Just as a surgeon was finishing up an operation the patient woke up, sat up and demanded to know what was going on.

"I'm about to close," the surgeon replied.

The patient grabbed his hand and said, "Oh, no you're not! I'll close my own incision."

The doctor handed him the needle and said, "Suture self."
 

moreluck

golden ticket member
Two Quarters


Mother gave Jimmy two quarters. One was for his Sunday School offering and the other was for an ice cream cone on the way home from Sunday School.

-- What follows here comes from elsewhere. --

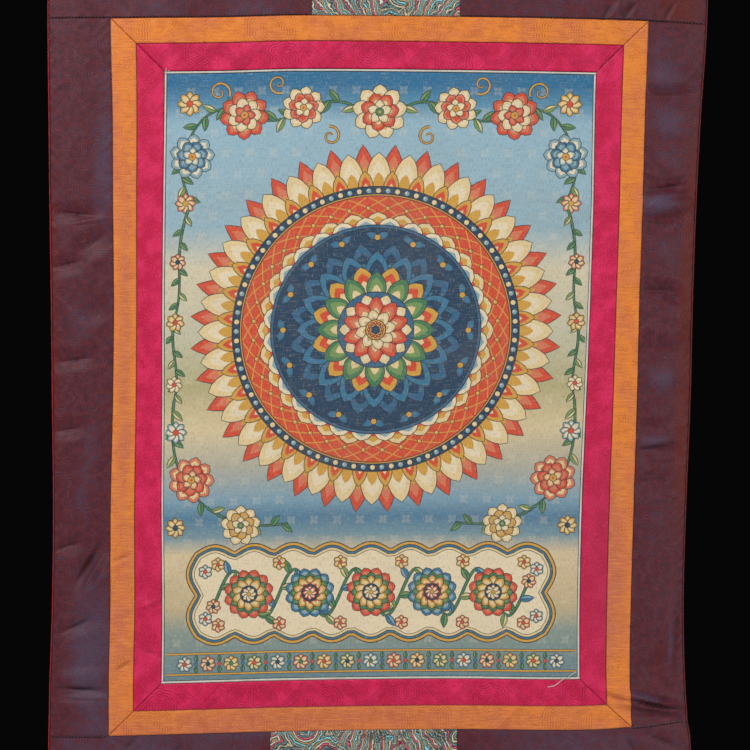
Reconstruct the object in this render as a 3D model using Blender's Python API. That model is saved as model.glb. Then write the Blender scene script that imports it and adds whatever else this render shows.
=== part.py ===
"""Thangka scroll painting: a woven picture in crimson and orange mitred frames, set into a dark brocade hanging.

Metres, +Z up. The cloth hangs in the XZ plane, its face looks along -Y, and the origin is the middle of the top
edge. Flat places on the cloth are given in millimetres from the middle of the picture: x to the right, z up.
hung() carries such a place to where the uneven, softly folded cloth really hangs.
"""

import math

import bmesh
import bpy

MM = 0.001

# Driving dimensions, in millimetres
PICTURE_WIDTH = 419.2
PICTURE_HEIGHT = 607.0
CRIMSON_BAND = 27.4
ORANGE_BAND = 24.9
LEFT_STRIP = 60.5
RIGHT_STRIP = 55.0
UPPER_SECTION = 180.0
LOWER_SECTION = 330.0
UPPER_PATCH = (-68.0, 77.0)
LOWER_PATCH = (-101.0, 88.0)
SHEET = 1.5
GAP = 0.3
PIPING = 2.2
EDGE_PIPING = 1.2
PIPING_SET_BACK = 0.6
THREAD = 0.8

# Half sizes of each ring of the layout, worked out from the middle of the picture outwards
PICTURE_X = PICTURE_WIDTH / 2
PICTURE_Z = PICTURE_HEIGHT / 2
CHANNEL = PIPING + 2 * GAP
PIPING_X = PICTURE_X + CHANNEL / 2
PIPING_Z = PICTURE_Z + CHANNEL / 2
CRIMSON_X = PICTURE_X + CHANNEL
CRIMSON_Z = PICTURE_Z + CHANNEL
ORANGE_X = CRIMSON_X + CRIMSON_BAND
ORANGE_Z = CRIMSON_Z + CRIMSON_BAND
FRAME_X = ORANGE_X + ORANGE_BAND
FRAME_Z = ORANGE_Z + ORANGE_BAND
LEFT_X = -(FRAME_X + LEFT_STRIP)
RIGHT_X = FRAME_X + RIGHT_STRIP
TOP_Z = FRAME_Z + UPPER_SECTION
HEM_Z = -(FRAME_Z + LOWER_SECTION)
LINES = (LEFT_X, -FRAME_X, -PIPING_X, PIPING_X, FRAME_X, RIGHT_X)

# Where six long lines of the flat cloth hang, as x, a row for each height: the left edge, the left frame seam, the
# piping left and right of the picture, the right frame seam and the right edge
# (height, left edge, left seam, left piping, right piping, right seam, right edge)
HUNG_LINES = (
    (TOP_Z, -328.4, -267.0, -212.0, 213.0, 264.6, 321.9),
    (355.0, -328.4, -267.0, -212.0, 213.0, 264.6, 321.4),
    (270.0, -327.2, -264.7, -212.0, 212.6, 263.5, 318.0),
    (175.0, -325.9, -263.7, -212.6, 213.0, 263.3, 315.7),
    (75.0, -324.1, -262.3, -212.8, 212.0, 262.4, 314.8),
    (-25.0, -322.8, -262.8, -212.2, 210.2, 262.4, 315.0),
    (-125.0, -321.4, -264.5, -212.1, 208.3, 261.7, 313.6),
    (-225.0, -322.2, -264.3, -210.7, 208.2, 261.2, 313.2),
    (-300.0, -324.4, -265.6, -210.8, 209.7, 261.7, 315.9),
    (-358.0, -325.4, -265.3, -211.5, 211.5, 265.0, 320.4),
    (-378.0, -325.8, -265.6, -211.8, 212.0, 265.6, 323.9),
    (HEM_Z, -343.8, -278.3, -222.0, 224.0, 281.3, 343.3),
)

# How far the two long seams stand above their flat height, a row for each place across
# (x, upper seam, lower seam)
SAG = (
    (-330.0, -6.1, -10.7),
    (-225.0, -3.8, -7.4),
    (-155.0, -2.1, -4.4),
    (-80.0, 0.9, -1.2),
    (80.0, 1.8, 3.3),
    (200.0, 1.4, 4.3),
    (265.0, 0.1, 8.3),
    (325.0, -2.6, 16.3),
)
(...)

Jimmy was flipping one quarter in the air and catching it on the way down. This happened 8 times or so when all of a sudden he missed catching it. It rolled down the storm sewer and was gone.

Jimmy looked skyward and prayed, "Sorry, God."
 

moreluck

golden ticket member
Sick Hick


A redneck felt sick and decided to go to the doctor. The doctor examined him.

"I can't seem to find the problem, but I think it has something to do with alcohol."


"Well," said the redneck, "then I'll come back when you're sober.'
 

moreluck

golden ticket member
Morning Newspaper


A man was in his usual place in the morning, sitting at the table, reading the paper after breakfast.

He came across an article about a beautiful actress who was about to marry a football player. The player was known primarily for his lack of IQ, common sense, and good looks.


He turned to his wife: "You know, I'll never understand why the biggest, ugliest jerks always get the most attractive wives."

His wife replied, "Why thank you, dear!"
 

moreluck

golden ticket member
Church Banner


A church was preparing for Easter services. The pastor decided he wanted a banner made for the entryway and had a parishioner call the banner company.


The parishioner told the man on the phone the message he wanted and the dimensions needed for the entryway.

The sign came back a few days later: "Unto Mary Jesus was born, six feet long and two feet wide".